In other words, if you get a hangnail, sprained thumb, or bump on the foot, that is probably not going to meet the durational or severity requirements. Social security has developed what they call their listings of impairments. A colleague of mine used to describe the listings as a cook book, it’s got certain criteria, or ingredients, and if you have one of those listed conditions, and you have all of the ingredients, you’ll meet the other criteria, social security will find that you are disabled and entitled to benefits. A brief example, if you have, say a bulging disk in your back, and we can show on x-ray that the disk is impinging a nerve, and because of that you have experienced muscle atrophy in one of your legs, with reflex loss and loss of strength, then you will be entitled to benefits. You will have met the criteria in the listings. If you don’t meet the criteria in the listings, that doesn’t mean you lose. That means we keep moving.

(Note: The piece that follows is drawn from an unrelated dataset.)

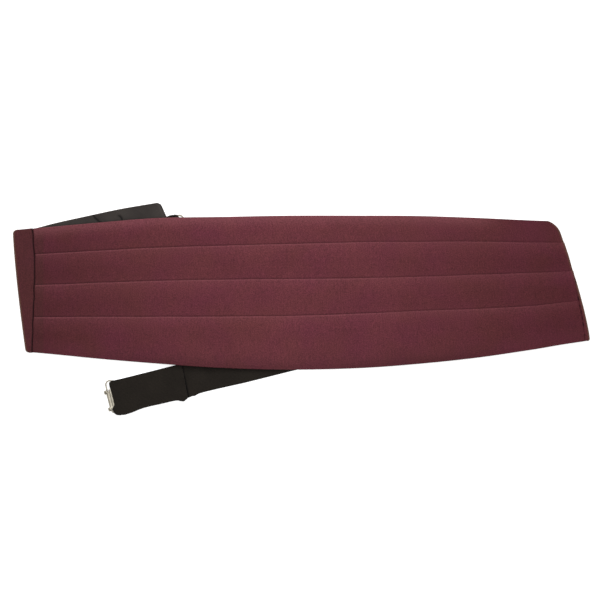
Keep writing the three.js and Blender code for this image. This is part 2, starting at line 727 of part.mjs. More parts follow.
// Each elastic and its wire share a group whose X axis runs out from the tail's end.
function elasticGroup(tail, drop) {
  const group = new THREE.Group();
  const start = tail.tip.clone().addScaledVector(tail.across, -drop);
  group.position.set(start.x, start.y, 0);
  group.rotation.z = Math.atan2(tail.axis.y, tail.axis.x);
  cummerbund.add(group);
  return group;
}

function addElastic(group, name, make) {
  const mesh = addMesh(group, name, elasticGeometry(make), "elastic");
  mesh.rotation.x = Math.PI / 2;
  mesh.position.y = elasticWidth / 2;
}

function addLoop(group, name, run, make) {
  const mesh = addMesh(group, name, wireLoop(make), "metal");
  mesh.position.set(run - wireRoom - elasticWall, 0, elasticWall + wireRoom);
}

const tabGroup = elasticGroup(leftTail, tabDrop);
addElastic(tabGroup, "left_strap_tab", tabMake);
addLoop(tabGroup, "eye_loop", tabRun, eyeMake);

const strapGroup = elasticGroup(rightTail, strapDrop);
addElastic(strapGroup, "elastic_strap", strapMake);
addLoop(strapGroup, "clasp_loop", strapRun, loopMake);
const plate = addMesh(strapGroup, "hook_plate", hookPlate(), "metal");
const plateX = strapRun - wireRoom - elasticWall + loopDepth;
plate.position.set(plateX, claspShift, elasticWall + wireRoom);

// The part's origin is the middle of its underside.
cummerbund.updateMatrixWorld(true);
const bounds = new THREE.Box3().setFromObject(cummerbund, true);
const middle = bounds.getCenter(new THREE.Vector3());
cummerbund.position.set(-middle.x, -middle.y, -bounds.min.z);
const part = new THREE.Group();
part.add(cummerbund);

export default part;
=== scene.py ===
# A pleated burgundy cummerbund laid flat with its front up, both ends folded back under it.
import math

import bpy
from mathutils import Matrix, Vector, noise


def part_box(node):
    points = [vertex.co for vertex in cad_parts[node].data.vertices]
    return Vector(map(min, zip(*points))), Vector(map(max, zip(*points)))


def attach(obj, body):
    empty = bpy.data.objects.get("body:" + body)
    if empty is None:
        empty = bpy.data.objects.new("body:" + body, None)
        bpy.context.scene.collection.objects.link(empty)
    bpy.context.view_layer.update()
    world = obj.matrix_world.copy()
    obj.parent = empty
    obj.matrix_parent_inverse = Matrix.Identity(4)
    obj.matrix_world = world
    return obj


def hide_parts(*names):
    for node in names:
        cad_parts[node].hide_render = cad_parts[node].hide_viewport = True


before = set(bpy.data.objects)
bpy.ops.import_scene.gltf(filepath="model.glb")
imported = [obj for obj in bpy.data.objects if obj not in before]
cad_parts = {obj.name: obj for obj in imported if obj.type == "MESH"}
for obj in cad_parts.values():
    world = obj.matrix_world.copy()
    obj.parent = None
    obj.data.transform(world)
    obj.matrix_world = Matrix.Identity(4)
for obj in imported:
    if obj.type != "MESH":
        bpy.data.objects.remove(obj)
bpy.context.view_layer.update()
mm = 0.001  # sizes are in millimetres up to the mesh, which is in metres

# the front as it lies: rows run from its left end to its right one, as shares of its length and height
panel = {
    "length": 485.7,
    "height": 129.5,
    "wall": 0.7,
    "pleatGap": 0.15,
    "pleatDepth": 12,  # each band runs on this far under the next one
    "turnIn": 7,  # the cloth is turned under the lining at both long edges
    "topRoll": 1.6,
    "topSink": 0.35,
    "topRun": 13,
    "bottomRoll": 3.6,
    "bottomSink": 0.3,
    "wave": 0.32,
    "waveLength": 38,
    "fineWave": 0.3,  # as a share of the slow wave, and a little drawn out along the front
    "fineWaveLength": 13,
    "fineWaveStretch": 1.6,
    "calmEdge": 0.15,
    "lineWobble": 0.22,
    "lineWobbleLength": 26,
    "alongSteps": 225,
    "seamSteps": (0, 0.2, 0.45, 0.8, 1.3, 2, 3, 4.2),
    "seamGap": 0.1,
    "bandFoot": 3.2,  # a band is down on the one above it this far before the next fold
    "lastFoot": 10.5,
}
sectionColumns = ("along", "topDrop", "bottomRise", "pleat1", "pleat2", "pleat3")
sectionRows = [
    (0.0, 0.097, 0.12, 0.209, 0.458, 0.716),
    (0.045, 0.08, 0.109, 0.208, 0.456, 0.712),
    (0.15, 0.045, 0.071, 0.206, 0.441, 0.691),
    (0.25, 0.016, 0.04, 0.203, 0.431, 0.678),
    (0.36, 0.008, 0.012, 0.191, 0.415, 0.659),
    (0.48, 0.0, 0.0, 0.183, 0.41, 0.65),
    (0.6, 0.0, 0.01, 0.174, 0.409, 0.642),
    (0.7, 0.002, 0.037, 0.174, 0.41, 0.641),
    (0.8, 0.014, 0.076, 0.169, 0.406, 0.65),
    (0.9, 0.031, 0.13, 0.17, 0.405, 0.66),
    (0.95, 0.037, 0.162, 0.171, 0.407, 0.659),
    (1.0, 0.042, 0.19, 0.172, 0.409, 0.657),
]
sections = [dict(zip(sectionColumns, row)) for row in sectionRows]
pleatLines = sectionColumns[3:]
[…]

At this point, the social security administration tries to determine the individual’s residual functional capacity, and what that means is “what can the person still do despite the limitations of their impairments?”. Once the residual functional capacity is determined, then social security will match that up against the requirements of the work the individual has been doing. And if the individual can show that, because of their residual functional capacity, they cannot perform the work they were doing before, then we move to the next step… If that residual functional capacity would allow for the performance of past work, then the inquiry is stopped and the individual is found to not be disabled. So, let’s move on, we get the residual functional capacity – the persons restricted to lifting 10lbs occasionally and cannot be on their feet for more than a couple of hours out of an 8 hour day, and the work they were performing was heavy construction work – so obviously these limitations keeps them from being able to do their construction work – does that mean they’re entitled to disability benefits? Not yet! We now have to find if that person is not capable of performing any other work that exists in significant numbers in the national economy.
If an individual can do sedentary work, they are not going to be disabled. However, one of the few things social security has done right in their disability determination process is that they realize that as we grow older, our ability to adapt to different types of work situations decreases. We cannot teach an old dog new tricks. So, the rules change once an individual reaches 50, and then again once an individual reaches age 55. As we get older, it becomes easier to meet the standard of finding a disability.